Lou Reed Berlin: Live At St Ann's Warehouse Review

Released 2008.  

BBC Review

There are magnificent moments contained within

Michael Quinn 2008

Lou Reed's controversial concept album Berlin – his third solo outing after the break up of The Velvet Underground – first saw the light of day in 1973 and was almost universally denounced. Rock bible Rolling Stone declared it a career-finishing ''disaster'' that was so bad it merited perpetrating ''physical vengeance'' on its creator before signing off with ''Goodbye, Lou''. Hardly surprising, then, that Reed should have stepped away from the work and ignored for so long, only returning to it in 2006 to resurrect it in a 30-date tour that has already spawned a DVD (directed by Julian Schnabel) and now this live recording, taken from two nights in mid-December that year at St Ann's Warehouse in Brooklyn, New York.

Critical appreciation of Berlin has been building since its damned and doomed debut, and in this super-charged performance, complete with 30-piece band and 12-strong choir, it's easy to hear and appreciate why. As a concept, the piece still suffers from its own flawed ambition. Whatever else it is, Berlin is not a rock opera, or any sort of opera, for that matter. Yes, there's a narrative – two drug-addled lovers take a lethal walk on the German capital's wild side – but the structure supporting it is so loose and the songs so arbitrarily connected that calling it an opera is nothing more than a fanciful affectation.

But there are magnificent moments contained within that bare comparison with the best of Reed's solo work. Equally, there are some excruciating moments, too, not least an horrendously awful take on The Bed.

While it lacks the clinical studio intensity of the original, this live performance carves its own muscular drama and dark poetry out of Reed's dystopian lyrics and coruscating music, the latter helped by the return of original collaborator Steve Hunter on electric guitar.

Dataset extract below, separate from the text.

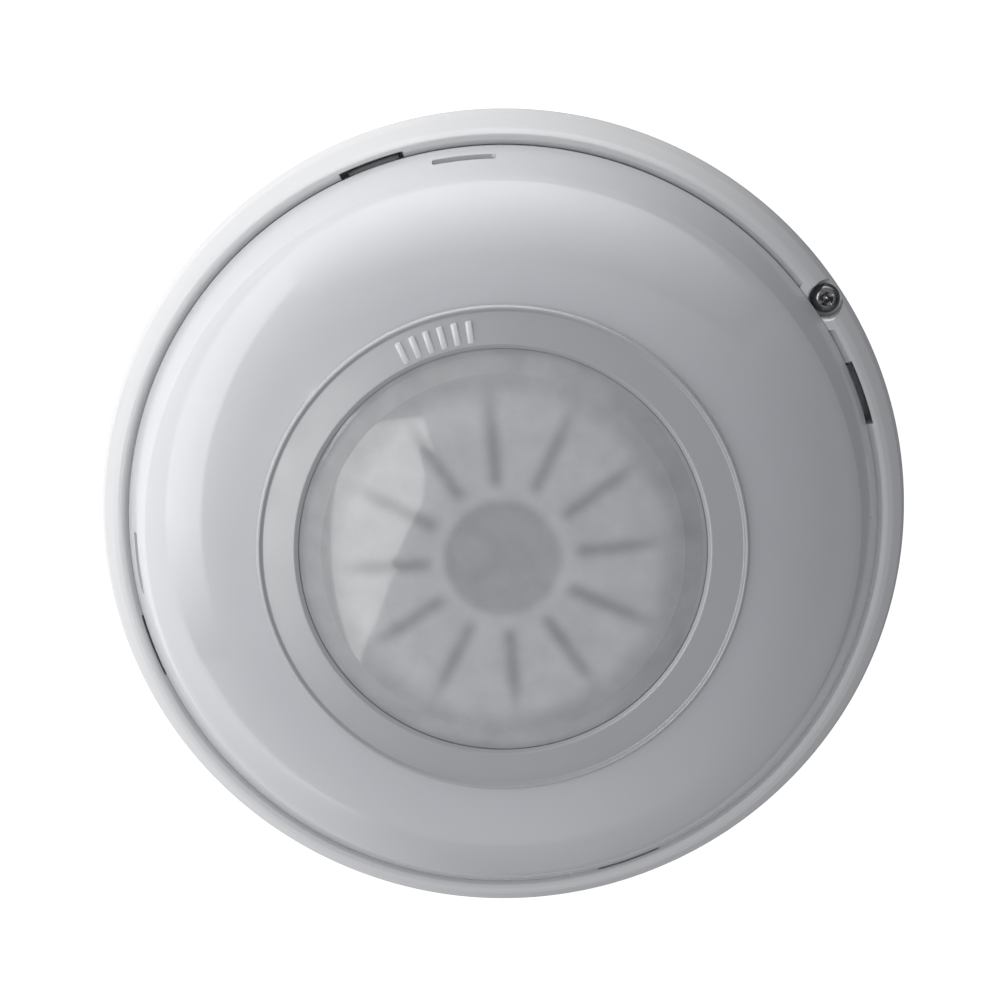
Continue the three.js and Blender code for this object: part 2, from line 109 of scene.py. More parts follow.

Reed himself remains his timeless self: dour, po-faced, emotionally underplayed and vocally colourless but acutely acerbic and astringent.

Three other songs – Candy Says, in a duet with Antony 'And The Johnsons' Hegarty; Rock Minuet from Reed's 2000 long-player Ecstasy; and Sweet Jane from the Velvet's fourth album, Loaded – are offered as encores, cleverly if a little too subtly attempting to re-thread Berlin back into a wider context.